Mentre le bombe saudite che continuano a piovere su uno Yemen dimenticato dimostrano l’inestricabile calcificazione della politica Usa in Medio Oriente, le aperture verso Tehran e l’Avana prospettano quantomeno una volontà di cercare alternative costruttive agli abusi più famigerati del secolo americano. Ma non ci si illuda: in entrambi i casi il successo del nuovo corso obamiano dipende in gran parte da un allineamento di interessi economici capaci di influire sui voti repubblicani. L’impeto, e la maggiore possibilità di successo, per l’apertura verso Cuba è il «controsenso liberista» costituito da quel mercato chiuso al centro dell’emisfero.

Per Cuba la liberazione dal giogo dell’embargo è un via libera da troppo tempo atteso che prospetta al tempo stesso un futuro pieno di incognite. Dopo la necessaria legittimazione continentale sancita Panama, la vera prova sarà la tutela del socialismo caraibico così cinicamente sabotato per mezzo secolo dalla vicina superpotenza, trovando ad esempio un’alternativa alla via vietnamita: comunismo nominale e l’effettiva conversione a fabbrica di beni e servizi per il mercato globale.
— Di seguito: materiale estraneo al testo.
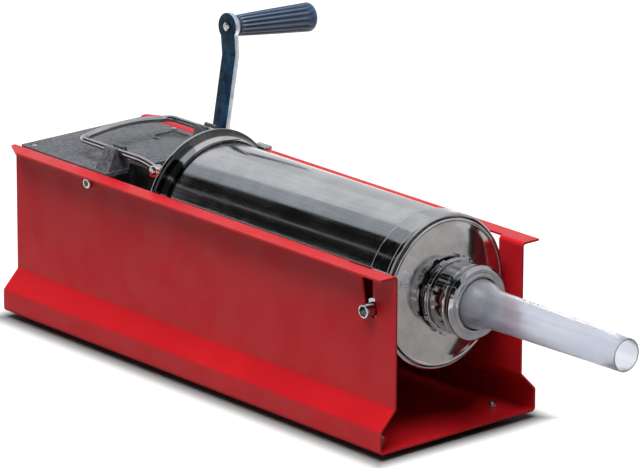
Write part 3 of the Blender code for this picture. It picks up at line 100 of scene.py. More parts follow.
PIN_RADIUS = 0.0065
PIN_REACH = 0.0100
PIN_DROP = 0.0030
PIN_X = -0.0330
SLOT_CLEARANCE = 0.0014
SLOT_LEAN = 0.0060
SLOT_MOUTH = 0.0200
RACK_HEIGHT = 0.0180
RACK_STUD_RADIUS = 0.0070
SHAFT_RADIUS = 0.0065
GEAR_MODULE = 0.0020
CRANK_PINION_TEETH = 12
DRIVE_GEAR_TEETH = 40
RACK_MODULE = 0.0025
RACK_PINION_TEETH = 12
SHAFT_OVER_RACK = 0.0022
PISTON_LENGTH = 0.0280
PISTON_GAP = 0.0006
PISTON_FRONT_GAP = 0.0010
SEAL_WIDTH = 0.0080
SEAL_DEPTH = 0.0040
HOUSING_WALL = 0.0060
HOUSING_LENGTH = 0.1320
HOUSING_REAR_INSET = 0.0040
HOUSING_NOTCH_DEPTH = 0.0240
HOUSING_NOTCH_INNER = 0.0260
HOUSING_NOTCH_OUTER = 0.0465
HOUSING_TONGUE = 0.0020
LID_SCREW_INSET = 0.0035
GEAR_ROOM = 0.0028
LID_ROOM = 0.0005
LID_THICKNESS = 0.0038
BUSH_WALL = 0.0035
BUSH_REACH = 0.0060
BAIL_ROD_RADIUS = 0.0032
BAIL_INSET = 0.0138
BAIL_OVERHANG = 0.0432
BAIL_ABOVE_LID = 0.0172
BAIL_ARCH = 0.0042
BAIL_CORNER = 0.0100
BAIL_DROP_LENGTH = 0.0215
BAIL_EYE_RADIUS = 0.0050
BAIL_EYE_WIDTH = 0.0060
BAIL_PIVOT_BEHIND = 0.0072
BAIL_PIVOT_OUT = 0.0044
BAIL_PIN_RADIUS = 0.0020
LUG_THICKNESS = 0.0030
LUG_ROOT = 0.0030
SADDLE_LENGTH = 0.0200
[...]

Già dopo l’iniziale annuncio a dicembre la International Association of Outsourcing Professionals gongolava per la prospettiva di un nuovo potenziale serbatoio cubano di operatori di call center «meglio dell’India». E il settore privato non fa segreto alcuno delle mire sul nuovo possibile mercato. La settimana scorsa la borsa Nasdaq ha sponsorizzato a New York il Cuba Opportunity Summit con la partecipazione di numerose multinazionali, il ministro Usa del commercio e la stessa vice segretaria di stato Roberta Jacobson fresca dei negoziati all’Avana.

A pregustare impazientemente la «primavera cubana» non è solo l’industria del turismo di massa ma anche altri comparti come l’agricoltura industriale, che concupiscono il potenziale da esportazione una volta sollevate le sanzioni verso un mercato sostanzialmente vergine. Il disgelo cubano ha fatto venire l’acquolina in bocca perfino alla Silicon Valley, che vede un’infrastruttura digitale da costruire da zero. AirBnB ha annunciato l’avvio di operazioni cubane e almeno una mezza dozzina di società progettano già servizi di traghetti dalla Florida…

«Stanno costruendo una strada – ha detto la presidentessa brasiliana Dilma Rousseff a Panama – e le strade non si finiscono in un giorno». Starà a Cuba evitare che quella strada si trasformi come in passato in un’autostrada a senso unico per le mega corporation americane.